5. Read, write and don't daydream

This is possibly the worst advice imaginable. Without space and air and light and calm, those lacunae of everyday life, there is no imagination, and the ideas can't form. I could sit and produce dull prose, or spend a day wandering around a city and come back with my head filled with plots, characters, consequences, dialogues.

6. Enjoy your own company
Safe advice, but the most productive time I ever spent was in a cramped office with four other very noisy writers. Do what's best for you. Only the thinking-out part has to happen inside your lonely head.

7. Choose a good setting

This is the point I most agree with. Without a clear plot location, stories often feel empty and unformed. Although I'd mitigate it by pointing out that two of the greatest short stories, Shirley Jackson's 'The Lottery' and Alberto Manguel's 'Seven Floors' have no time or place attached to them at all.

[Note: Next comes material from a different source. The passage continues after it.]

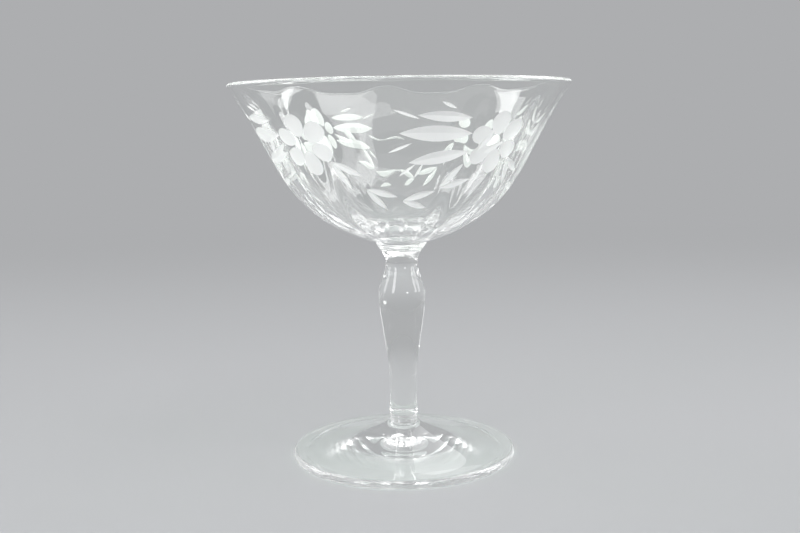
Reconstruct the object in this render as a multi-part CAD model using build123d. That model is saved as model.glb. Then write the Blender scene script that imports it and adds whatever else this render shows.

8. Never go anywhere without a notebook

It's a good idea, but now that just means carrying a phone, iPad or electronic device, which you probably already do.

9. Never talk about a book before it is finished

No, no, no! If you stay silent and only seal it inside you, you'll never iron out the improbabilities. Talk to a friend, discussing the book in natural conversation and I swear you'll quickly come to spot all of its faults before the other person has said a single thing. You need a real-world sounding board for something that has only lived in your head.

10. Know when to stop

Talent of Ms James' stature probably allowed her to circumvent this, but unfortunately most publishers specify length of works in their contracts and ask us to pump up the word count accordingly.

The days of writing as a higher calling are over; we write on the fly, as we can, talking to everyone and anyone, as part of world society, not in a room with a desk and a view. Those days are over. For better or worse, the information age has changed the way we write for good.